The motion of defendants to dissolve the injunction in the court below was based upon the complaint itself, their position being that no cause of action for an injunction is shown thereby, and that the order granting a preliminary one was improper. The same position is taken here.
It is claimed that the complaint is insufficient because there is no allegation therein of the official capacity of any of the defendants named as mayor or trustees in the caption of the complaint, and no allegation that the city of Santa Monica is a municipal corporation. There is no merit in either of these points. It is true that in the caption of the complaint certain defendants are designated as "trustees" instead of "councilmen," which is their proper official designation as members of the legislative body of the city of Santa Monica. (Stats. 1907, p. 1007.) But this error in strict official designation is of no moment. It is quite apparent from the averments in the complaint, and from the official documents attached thereto as part thereof that all these persons referred to are complained of in their official capacity as councilmen. Equally so as to the mayor. A mistake in the caption of a complaint as to official designation of parties is of no grave consequence, if the allegations in the body of it show with sufficient certainty the real capacity in which they are parties to the suit.
Neither was it necessary to aver that the city of Santa Monica is a municipal corporation. It was averred that the proceedings in reference to paving "Ocean Front Promenade" were had by the legislative body of the city of Santa Monica, and the court will take judicial notice that the city of Santa Monica is a municipal corporation, its charter having been approved by the legislature. (Stats. 1907, p. 1007.)
It is further claimed by appellants that upon the facts alleged plaintiffs are not entitled to an injunction; that if all the acts of the city of Santa Monica were illegal and void, as alleged in the complaint, it would follow that any proposed assessment which might be levied would be illegal and void, and in that case an injunction will not lie, citing Byrne v. Drain, 127 Cal. 663, [ 60 P. 433].
But that case has no application here. The decision was based upon the general rule that a court will not restrain a sale of property for taxes, assessments, or otherwise, when it is clear that the sale or assessment is void upon the face of the proceedings, or from the recitals in the deed, or on the face of the assessment made by the superintendent of streets, upon which the party claiming under the deed, or attempting to enforce the assessment, must rely to make out a prima facie case to recover upon the deed or to enforce the assessment lien. As, for instance, where an act under which a tax-sale is attempted to be made, or a statute under which an assessment lien purports to be created and enforceable are unconstitutional and void, or when, as in Byrne v. Drain, supra, the proceedings to open a street under which the sale of property sought to be enjoined were void, because the act under which they were inaugurated was inoperative in the city of Los Angeles. As in such cases the invalidity of the deed or the assessment lien appears upon their face, they can cast no cloud upon the property of the party seeking the injunction, and equity will not enjoin the issuance of the deed or the making of the assessment by the municipal authorities, but will leave the party claiming to be injuriously affected to assert his rights when suit is brought upon the deed or the lien of the assessment is attempted to be foreclosed.

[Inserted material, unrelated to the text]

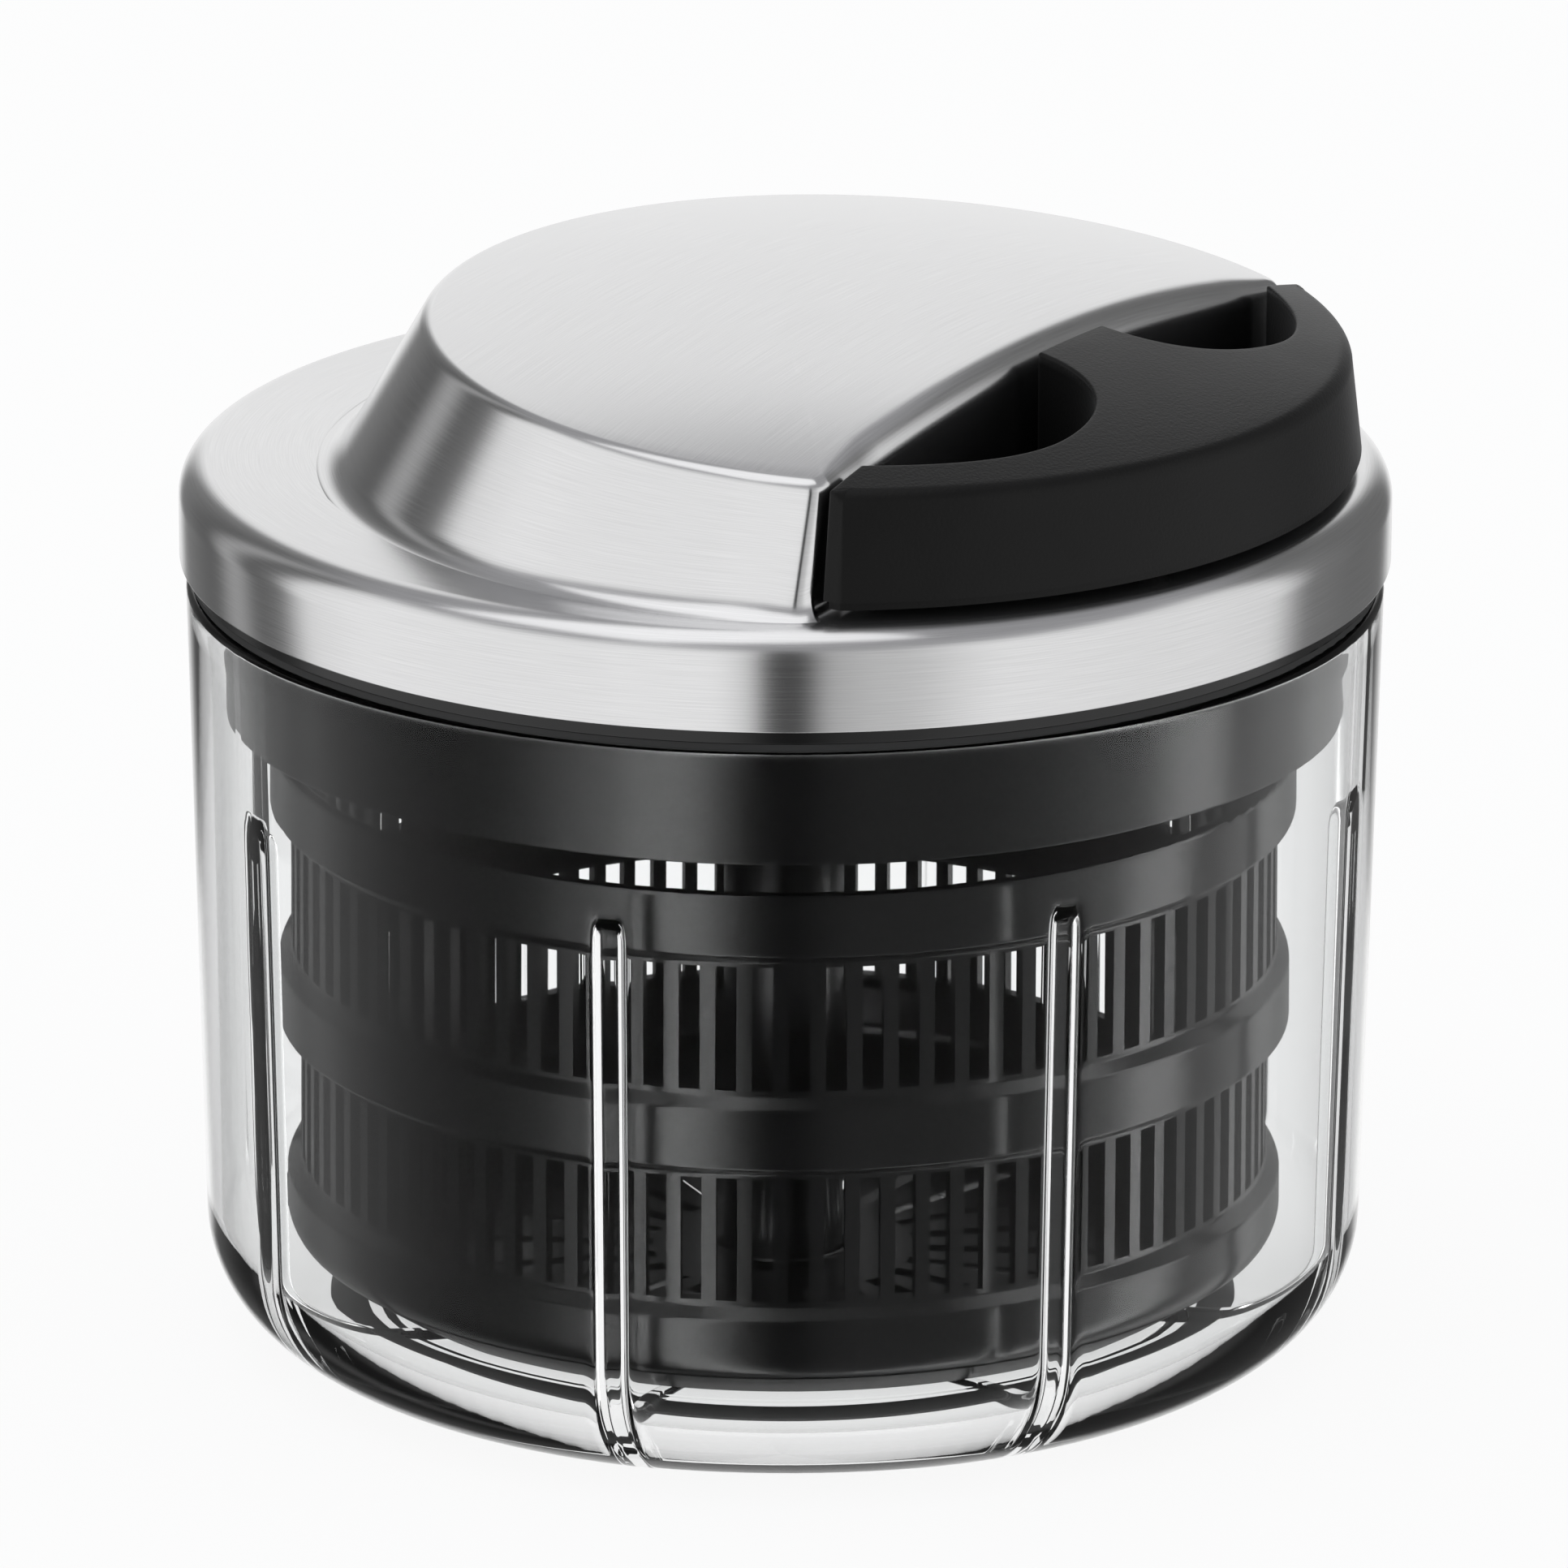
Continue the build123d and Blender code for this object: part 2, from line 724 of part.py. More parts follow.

But this rule is not applied where there is nothing upon the face of the deed or the assessment made and delivered to a contractor under the Vrooman Act disclosing their invalidity, and the party seeking to defeat the deed or the assessment lien must resort to extraneous evidence to accomplish it. Under such circumstances, as the owner of the property would be required to present evidence to defeat a recovery on the deed, or a foreclosure of the assessment lien, the issuance of the one or the making of the other would cast a cloud upon his title, and hence would entitle him to have a court of equity interpose to prevent the sale or the making of the assessment.
In the procedings taken under the Vrooman Act involved here there is no provision for a deed upon a delinquency to pay the assessment. The making of the assessment by the superintendent of streets and its recordation, with the warrant, diagram, and certificate of the city engineer attached, constitute a lien upon the lots assessed for a period of two years, subject to be foreclosed by action. (Secs. 8, 9, and 12 of the act.)
Section 8 provides what shall be contained in the assessment, and there is nothing which is required to be recited there which could possibly show upon its face that the assessment was invalid for the reason, as alleged by plaintiffs, that the common council never obtained jurisdiction to order the work done, or that no valid contract was entered into on account of other defects preceding its award. It is also provided in the act (sec. 12) that in suits brought by the contractor to enforce the lien of the assessment "the said warrant, assessment, certificate and diagram, with the affidavit of demand and non-payment, shall be held prima facie evidence of the regularity and correctness of the assessment and of the prior proceedings and acts of the superintendent of streets and city council, upon which said warrant, assessment and diagram are based, and like evidence of the right of the plaintiff to recover in the action." It is obvious, as there are no recitals required in the assessment which could show on its face its invalidity on the grounds alleged by plaintiffs, and the assessment, etc. are by section 12 of the act made prima facie evidence of the regularity of all proceedings by the council on which the assessment is based, that the plaintiffs will be compelled, in order to defeat the assessments and the liens to be imposed upon their property thereby, to resort to evidence dehors the recitals in the assessments, and to overcome the presumptive evidence clause of the statute attaching by reason of their issuance. This necessity of a resort to extraneous evidence to defeat the lien of an assessment otherwise on its face and by virtue of the presumption, valid, presents a proper case for the interposition of a court of equity to prevent the making of an assessment or the creation of a lien which will cast a cloud upon the title of plaintiffs. (Bolton v. Gilleran, 105 Cal. 244, [45 Am. St. Rep. 33, 38 P. 881]; Chase v. Treasurer etc., 122 Cal. 540, [55 P. 414].)
The order appealed from is affirmed.
Henshaw, J., and Melvin, J., concurred.